Tratto da:
L’AMBITO DI APPLICAZIONE DEL NUOVO RITO PER L’IMPUGNAZIONE
DEI LICENZIAMENTI E DISCIPLINA DELLA FASE DI TUTELA URGENTE
dott. Paolo Sordi (Presidente I sezione Lavoro del Tribunale di Roma).
L’altra evidente caratteristica
dell’intervento del legislatore è la scelta di non ricorrere a qualcuno dei
modelli processuali già rinvenibili nell’ordinamento, ma di crearne uno nuovo,
in chiara (ed immediata) smentita del lodevole proposito di semplificazione dei
riti che aveva condotto, meno di anno prima, all’emanazione del decreto
legislativo 1° settembre 2011, n. 150. Si aggiunga che quello creato dal
legislatore del 2012 è un rito difficilmente assimilabile ad uno di quelli già
presenti nell’ordinamento. Invero, come pure è stato notato3, esso presenta
alcune caratteristiche proprie del procedimento di repressione della condotta
antisindacale di cui all’art. 28 della legge n. 300 del 1970, altre tipiche del
procedimento sommario di cognizione disciplinato dagli artt. 702-bis ss.
c.p.c. ed altre ancora comuni alla disciplina del procedimento cautelare
uniforme (artt. 669-bis ss. c.p.c.). È pertanto impossibile qualificare
il nuovo modello processuale come una species di qualcuno di quei genera
e occorre invece riconoscere che si tratta di un rito con proprie
caratteristiche che si affianca a quelli già noti.
Una simile conclusione non è
priva di conseguenze: una volta ammessa la piena specificità del procedimento
di cui all’art. 1 della legge n. 92 del 2012, al fine di risolvere questioni di
natura interpretativa poste dalla sua disciplina, non è possibile ricorrere
sempre e comunque a soluzioni elaborate dalla dottrina e dalla giurisprudenza
in riferimento ad uno dei tre modelli processuali prima ricordati; quelle
elaborazioni vanno sicuramente tenute presenti, ma limitatamente ai singoli
tratti di disciplina che siano sovrapponibili con quelli del nuovo rito; e
comunque sempre previa verifica della compatibilità della soluzione con le
specifiche caratteristiche e la ratio del procedimento introdotto dal
legislatore del 2012.
Invece, al fine di colmare le
lacune della disciplina della legge n. 92 del 2012 (nella quale manca la
regolazione di numerosi aspetti del procedimento, anche di indubbia rilevanza,
come, ad esempio, la competenza per territorio), occorre, in generale, far
riferimento alle disposizioni codicistiche in materia di controversie di lavoro4.

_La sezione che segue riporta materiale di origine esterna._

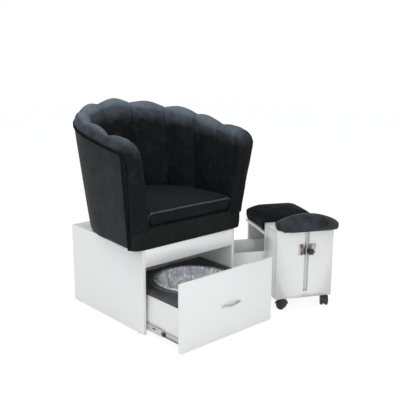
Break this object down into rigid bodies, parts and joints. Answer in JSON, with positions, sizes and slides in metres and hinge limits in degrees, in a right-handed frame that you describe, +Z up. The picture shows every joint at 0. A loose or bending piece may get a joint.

Vale a dire che la disciplina dettata dagli artt. 409ss. c.p.c. si applica alle
controversie in questione per tutto quanto non previsto dall’art. 1, commi da
48 a 65 (ovviamente a condizione che sussista la compatibilità di cui si è
detto in precedenza). Seppure nella legge n. 92 del 2012 manchi un’espressa
disposizione in tal senso, tale conclusione può essere agevolmente argomentata
sulla base dell’espressione utilizzata dal legislatore, il quale non ha
qualificato la disciplina da esso dettata come esaustiva; esso invece si è
limitato a prevedere che quella disciplina «si applica» alle controversie
aventi ad oggetto l’impugnativa dei licenziamenti, presupponendo, quindi, che
si tratti di una disciplina “aggiuntiva”, per così dire, a quella che ordinariamente
regola quella categoria di controversie. E tale è, appunto, quella del Capo I
del titolo IV del libro secondo del codice di rito che, a norma dell’art. 409,
n. 1, c.p.c. si applica a tutte le controversie relative a rapporti di lavoro
subordinato privato.
A conforto di tale conclusione si
aggiungano, da un lato, la già segnalata irriducibilità del nuovo rito ad uno
degli altri procedimenti “speciali” (con conseguente impossibilità di ricorrere
alla disciplina di questi ultimi per colmare le lacune di quella della legge n.
92 del 2012) e, dall’altro, che, considerato l’oggetto delle controversie di
cui qui si tratta, è sicuramente maggiormente coerente con il generale
ordinamento giuridico processualcivilistico ricondurre tali cause al rito codici
stico del lavoro, piuttosto che al rito ordinario.